Later that year, a high school teacher and Muslim Samira Dahri was fired because she suddenly started to refuse to shake the hands of het fellow colleagues. She appealed to the “Committee for equal treatment” [Commissie voor gelijke behandeling], an advisory board to the government and arbitrator in these matters, and they supported her non-handshaking stand: “The committee decided that the requirement to shake hands is not included among the respectful manners the Utrecht school wants to disseminate […] Shaking hands is considered by many as not respectful.”
But Muslim Dahri was not the last diehard believer; she’s just one in what will become many.
An applicant for the function of Customer Relations Officer in Rotterdam, Mohammed Faizel Ali, was turned down in 2007 for that job because he refused to shake women’s hands out of — there we go again — religious beliefs:
Mohammed Faizel Ali said he will get the job of Customer Relations Officer, no matter what. If the Rotterdam council will not give him the job he will sue them.

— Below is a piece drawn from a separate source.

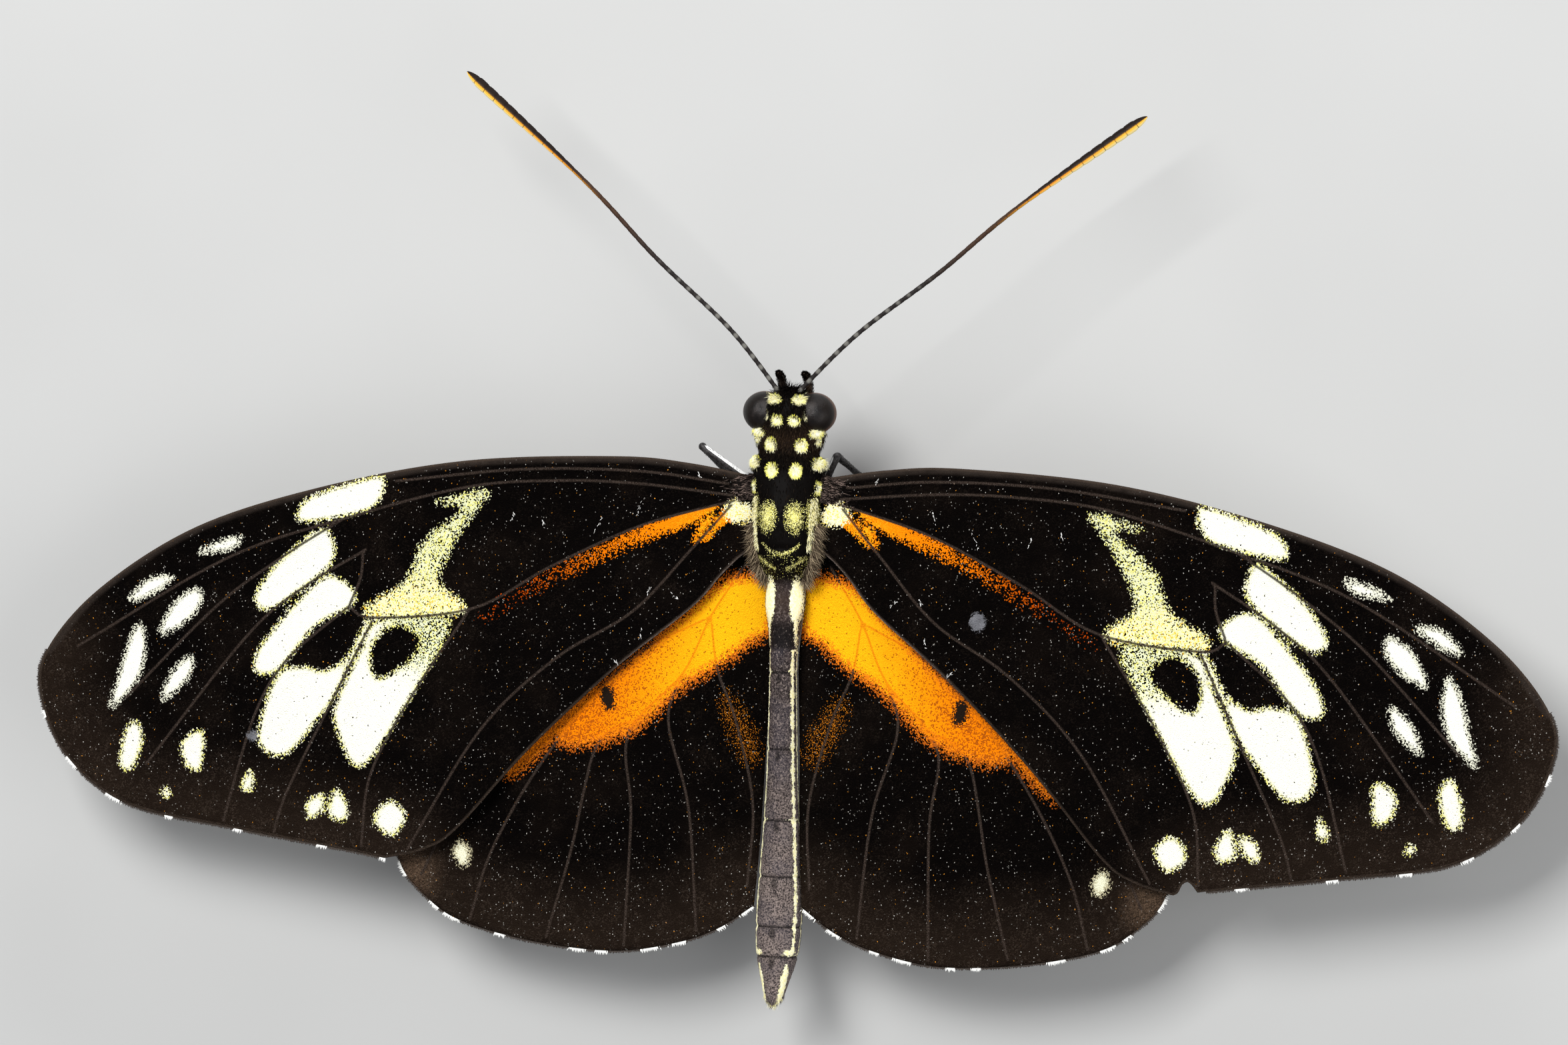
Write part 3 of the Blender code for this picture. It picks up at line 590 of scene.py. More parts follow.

Says Enait: “I think I will be made Customer Relations officer and that it’ll piss off the aboriginals, which is what I call the autochthonous population.
[He also called the Dutch paleo-Netherlanders and aboriginal people.]
On the other hand, Amsterdam’s mayor has no problem with the refuseniks.
This week the mayor of Amsterdam joined the zealots:
Mayor Cohen of Amsterdam finds that employees of the “Stichting Aanpak Overlast Amsterdam” [SAOA, Foundation for Approach of Inconveniences in Amsterdam] who do house calls do not have to shake hands with women.
This is what Cohen said Wednesday afternoon in the city council in response to questions from the CDA [Christian Democrats] councilor Maurice Limmen. One orthodox employee of the SAOA refuses to shake hands of women out of religious conviction. He is specifically employed to visit other orthodox families.
Also street-coaches [civil servants who intervene if there’s a problem with a family or youth that causes trouble] do not have to shake hands with women if that contradicts their religion, says Cohen, As long as they do their job properly there is no problem.
The latter happened recently in Slotervaart [the Amsterdam neighborhood where the recent jihad riots took place], where a street coach refused to shake the hand of the female assistant of city councillor Asscher [PvdA, Socialist Party]. That happened out of religious conviction and “respect” for the woman, according to the street coach.
This seems to become the latest Muslim hype: shaking-hands-apartheid: refusing to shake hands of the infidel woman that feeds them. A quote from the blog Klein Verzet:
“That is the state of the Netherlands in a nutshell, really. From one of the great trading nations in history to the sad remnants of an indigenous population overwhelmed by muslim colonizers. We’re all aboriginals now.”